When the boy was finished, "he seemed scared or ashamed to make eye contact with me. He looked down, thanked me, and left. His social worker and my friend Deni Araki told me he cried the minute he left the store. Nobody had done anything nice for him in his life," finishes Mendoza.

That's when it all came together. "It was in that moment I knew my purpose in life. Everything lined up. The hardship of my youth, the people who showed me the value of service, and the woman who taught me the power of kindness. I finally understood exactly how that woman felt when she gave me the $350. I've now been on both sides."

From that moment on, Mendoza committed to a life of service. "This is my life's mission. To give."

That is not to say Mendoza has it easy. He accumulated $80,000 in student loans while pursuing his undergraduate degree.

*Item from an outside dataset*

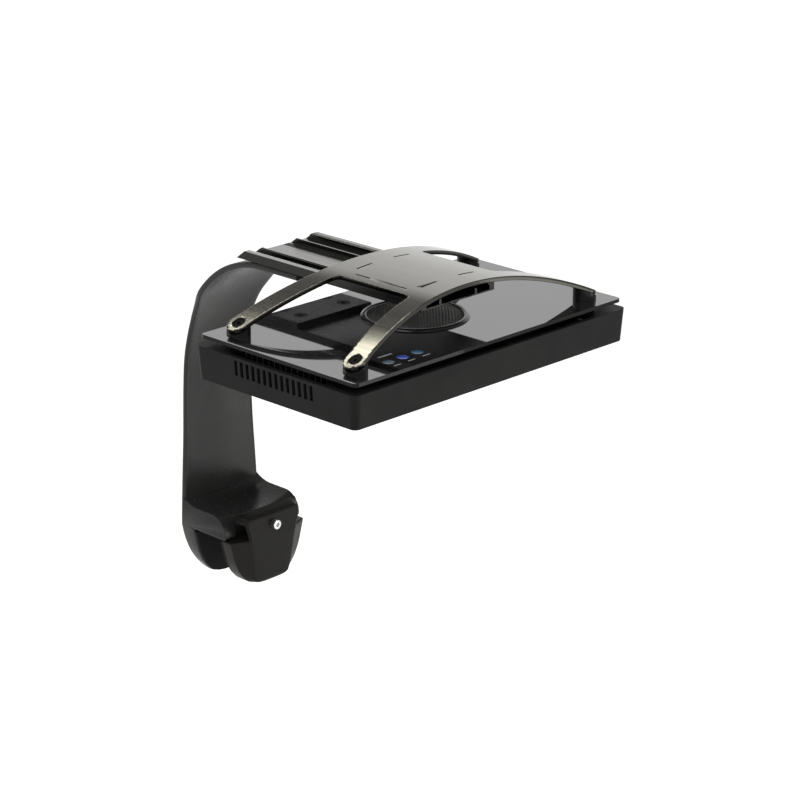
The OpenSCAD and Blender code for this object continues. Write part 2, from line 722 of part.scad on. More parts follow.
module socket_nut() {
    color("silver") at_lamp(jack_x, tray_w / 2 - 1, jack_z) rotate([90, 0, 0]) translate([0, 0, 4])
        difference() {
            cylinder(d = 15, h = 2.4, $fn = 6);
            translate([0, 0, -1]) cylinder(d = 11 + 2 * run, h = 5);
        }
}

arm();
rail();
rail_strips();
rail_bolts();
fixed_jaw_pad();
screw_insert();
clamp_jaw();
moving_jaw_pad();
guide_pins();
clamp_screw();
screw_clip();
carriage();
carriage_runners();
hanger();
hanger_screws();
hanger_posts();
post_nuts();
plate_spacers();
glass_top();
touch_keys();
touch_marks();
touch_board();
fan_guard_ring();
fan_guard_mesh();
fan_frame();
fan_screws();
fan_bearing();
fan_rotor();
fan_shaft();
housing();
base_screws();
heatsink();
board_screws();
led_board();
led_chips();
led_lenses();
lens_gasket();
lens_cover();
power_socket();
socket_pin();
socket_nut();
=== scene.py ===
"""LED aquarium light: the visible pieces and finishes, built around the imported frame."""

import logging
import math
from dataclasses import dataclass
from enum import Enum

import bmesh
import bpy
from mathutils import Matrix, Vector


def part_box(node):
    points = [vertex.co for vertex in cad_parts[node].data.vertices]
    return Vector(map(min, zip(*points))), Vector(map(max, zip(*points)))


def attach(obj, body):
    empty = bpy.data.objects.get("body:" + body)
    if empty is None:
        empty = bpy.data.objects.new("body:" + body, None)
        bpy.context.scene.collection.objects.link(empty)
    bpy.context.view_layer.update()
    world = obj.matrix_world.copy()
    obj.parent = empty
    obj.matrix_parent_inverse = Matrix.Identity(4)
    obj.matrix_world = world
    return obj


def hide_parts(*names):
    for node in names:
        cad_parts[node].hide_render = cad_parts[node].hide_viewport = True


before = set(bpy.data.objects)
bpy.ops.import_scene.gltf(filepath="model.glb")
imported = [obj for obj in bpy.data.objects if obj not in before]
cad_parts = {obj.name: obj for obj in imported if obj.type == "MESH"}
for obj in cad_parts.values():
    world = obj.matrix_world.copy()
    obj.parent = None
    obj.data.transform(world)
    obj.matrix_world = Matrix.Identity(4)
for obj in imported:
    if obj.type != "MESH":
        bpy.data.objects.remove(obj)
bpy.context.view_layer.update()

MM = 0.001
Point = tuple[float, float, float]
Flat = tuple[float, float]
Colour = tuple[float, float, float]
LOG = logging.getLogger("aquarium_light")


class Edge(Enum):
    """How strongly the edges of a piece are broken."""

    CRISP = 0.15
    FINE = 0.3
    SOFT = 0.6
    ROUND = 1.0


# ---------------------------------------------------------------- finishes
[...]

Admirably, he still strives for higher education. He began graduate coursework for a master's degree in counseling at Wayland Baptist University, but stopped this year "because I was frightened looking at my debt." He knows he needs to return soon because when you start a graduate program, you have a certain amount of time to finish it or lose the credits.

He admits it's hard for him financially. Social work doesn't pay much.

Why, I ask, doesn't he stop giving away his time for a few years while he sorts out his college issues? Mendoza makes some money as a DJ on the weekends, which helps him chip away at his student loans, but he donates so much of his time to charity.

"I struggle, but other people's suffering is greater. I may not have the best possessions, but I'm still lucky to be comfortable. I want to share my blessings. I get way more from helping people," he explains.

His friends aren't surprised by his selfless nature. "He has always thought of everyone but himself," recalls Bautista. I remember when his father needed a vehicle, he just paid off his truck and gave it to his dad. He was struggling, but he still put his dad first. And he was only about 24 years old!"

I'm struck by Mendoza's humility. During our calls, he repeatedly said he wasn't interested in having attention on himself. In fact, he wanted to make sure to share his spotlight with the good people who inspire him, including the staff at Makalapa Elementary and Red Hill Elementary.

"I can't do much," he sighs, "but whatever I can do, it's something. I want to be part of the solution."

It is we who are blessed to have a person like this in our community.